Hal menyedihkan yang terakhir adalah baterainya cepat ngedrop. Gejala ini malah mulai muncul setelah enam bulan lebih pemakaian. Saya pernah coba menyalakan terus internet atau WiFi-nya sampai mati total, ternyata cuma bertahan sampai enam jam lebih sedikit. Ditambah lagi kapasitas baterainya yang memang kecil. Jadi, ya, kudu rajin ngecas. Sekitar hampir empat jam itu baterai baru terisi sepenuhnya kalau mulai dari nol.
Hingga pada suatu hari, sekitar Oktober 2017, gadget itu mendadak sunyi. Setelah saya cek, layarnya gelap terus. Saya terus menekan tombol power, tidak ada respon. Saya kejutkan dengan charger pun, tetap tidak ada tanda-tanda kehidupan. Untungnya sebelum kejadian ini, saya sudah antisipasi dengan back-up semua datanya di laptop.
Berhubung klaim garansi hanya berlaku setahun, saya bawa ke pusat servis gadget di Kartasura. Di sana, tukang servisnya langsung menyambut dan mengecek gadget saya. Hampir setengah jam lamanya ia menganalisis dengan berbagai macam alat, mulai dari laptop, power supply, sampai dengan tester lainnya yang asing bagi saya. Dari raut wajahnya, saya bisa menyimpulkan kalau gadget ini mengalami masalah yang sangat serius.

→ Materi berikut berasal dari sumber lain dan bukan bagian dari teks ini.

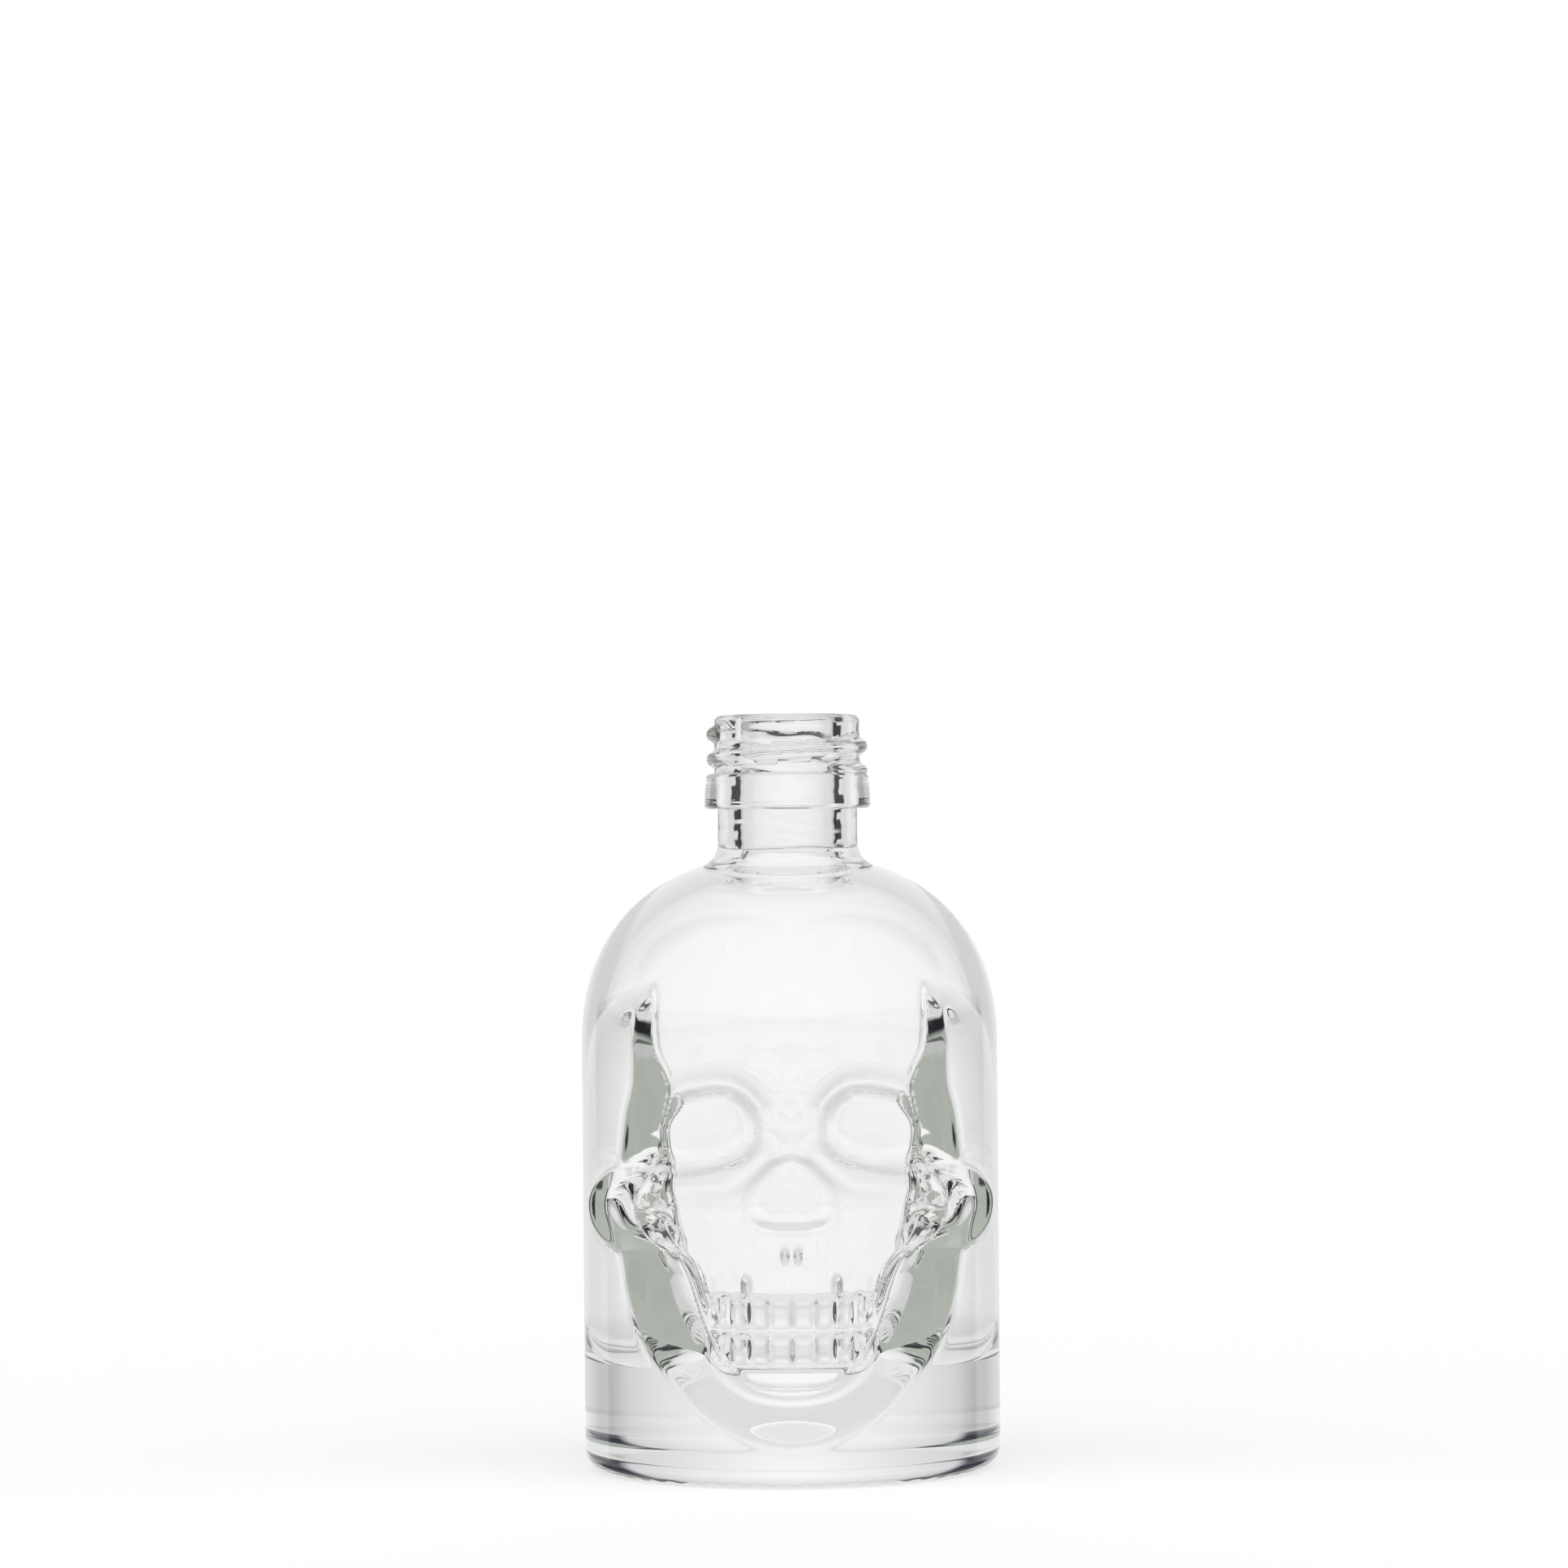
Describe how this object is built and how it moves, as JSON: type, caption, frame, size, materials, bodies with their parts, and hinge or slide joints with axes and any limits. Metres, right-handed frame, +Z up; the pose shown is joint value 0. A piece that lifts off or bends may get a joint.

“Mas, ini LCD-nya masih bagus. Tapi, IC sama memori internalnya udah kena. Pernah kemasukan air, ya?”
“Wah, belum pernah itu, Mas. Kena air hujan nggak pernah. La wong jatuh aja nggak pernah. Terus gimana solusinya, Mas?”

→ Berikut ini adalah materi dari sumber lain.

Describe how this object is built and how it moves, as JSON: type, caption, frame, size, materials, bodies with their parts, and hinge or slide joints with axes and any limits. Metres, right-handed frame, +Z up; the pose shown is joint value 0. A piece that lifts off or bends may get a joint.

“Solusinya, ya, mending ganti hape, Mas. Soalnya kalau beli semua sparepart, harganya sama dengan beli hape.” Kemudian, si Mas tanpa dosa itu malah menjajakan hape dagangannya pada saya. Pie to iki?

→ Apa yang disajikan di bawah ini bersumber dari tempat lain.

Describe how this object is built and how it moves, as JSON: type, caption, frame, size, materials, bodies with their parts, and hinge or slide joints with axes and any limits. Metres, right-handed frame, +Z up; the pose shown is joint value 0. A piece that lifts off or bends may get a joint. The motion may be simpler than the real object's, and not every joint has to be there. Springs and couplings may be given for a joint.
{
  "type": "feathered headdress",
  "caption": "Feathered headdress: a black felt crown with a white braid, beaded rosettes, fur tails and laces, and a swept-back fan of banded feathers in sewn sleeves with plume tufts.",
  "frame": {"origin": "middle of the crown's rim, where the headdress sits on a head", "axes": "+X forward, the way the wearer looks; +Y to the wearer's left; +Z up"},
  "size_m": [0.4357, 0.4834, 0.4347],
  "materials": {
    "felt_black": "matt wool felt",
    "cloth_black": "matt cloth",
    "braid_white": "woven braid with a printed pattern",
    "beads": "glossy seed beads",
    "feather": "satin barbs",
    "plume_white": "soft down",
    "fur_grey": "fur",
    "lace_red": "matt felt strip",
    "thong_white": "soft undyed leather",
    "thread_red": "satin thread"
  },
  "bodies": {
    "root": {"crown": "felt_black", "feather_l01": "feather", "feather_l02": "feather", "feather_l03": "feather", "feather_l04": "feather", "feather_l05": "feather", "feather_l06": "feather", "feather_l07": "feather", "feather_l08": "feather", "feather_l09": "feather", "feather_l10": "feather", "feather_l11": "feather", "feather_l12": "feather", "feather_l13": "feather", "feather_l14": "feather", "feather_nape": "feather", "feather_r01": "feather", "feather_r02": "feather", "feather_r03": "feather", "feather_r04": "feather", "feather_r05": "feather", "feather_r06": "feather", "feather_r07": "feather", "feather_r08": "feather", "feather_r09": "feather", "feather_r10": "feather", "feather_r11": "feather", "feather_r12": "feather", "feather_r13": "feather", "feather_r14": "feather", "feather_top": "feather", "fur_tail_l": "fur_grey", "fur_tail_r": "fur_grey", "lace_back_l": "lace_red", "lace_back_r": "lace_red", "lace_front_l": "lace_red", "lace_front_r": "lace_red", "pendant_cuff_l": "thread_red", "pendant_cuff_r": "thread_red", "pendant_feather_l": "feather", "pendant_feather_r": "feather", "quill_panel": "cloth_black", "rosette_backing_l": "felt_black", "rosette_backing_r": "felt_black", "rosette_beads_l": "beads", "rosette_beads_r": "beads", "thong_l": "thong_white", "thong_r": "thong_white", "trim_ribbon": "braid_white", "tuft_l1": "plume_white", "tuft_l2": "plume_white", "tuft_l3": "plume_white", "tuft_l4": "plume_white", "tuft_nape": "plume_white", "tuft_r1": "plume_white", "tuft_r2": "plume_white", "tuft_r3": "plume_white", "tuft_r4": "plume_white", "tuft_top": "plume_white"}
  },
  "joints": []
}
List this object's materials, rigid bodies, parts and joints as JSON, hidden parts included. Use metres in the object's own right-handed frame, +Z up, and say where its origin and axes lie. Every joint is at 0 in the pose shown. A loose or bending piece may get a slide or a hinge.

Di rumah, setelah saya berdiskusi dengan Ibu dan Mbak, diputuskan bahwa gadget itu disimpan saja. Buat kenang-kenangan, kata Mbak. Bagaimanapun, ini smartphone pertama saya. Alat ini yang mengajarkan saya pentingnya belajar mengikuti perkembangan teknologi. Alat ini juga yang menjadi landasan saya untuk berpikir serba cepat dan tepat di era globalisasi.
Begitulah kisah ringkas saya bersama gadget yang konon produk Indonesia ini. Ya, mungkin kalian ada yang langsung terngiang jargon “cinta produk dalam negeri”. Sekadar saran, bila kalian sebagai warga negara yang cinta tanah air hendak berkontribusi membantu perekonomian negara atau semacamnya, Evercoss opsinya. Bila kalian juga hendak berpartisipasi sebagai manifestasi bela negara dalam bidang teknologi informasi dan komunikasi atau semacamnya, Evercoss kuncinya.
Bagaimana, sudah layak jadi Duta Evercoss, belum?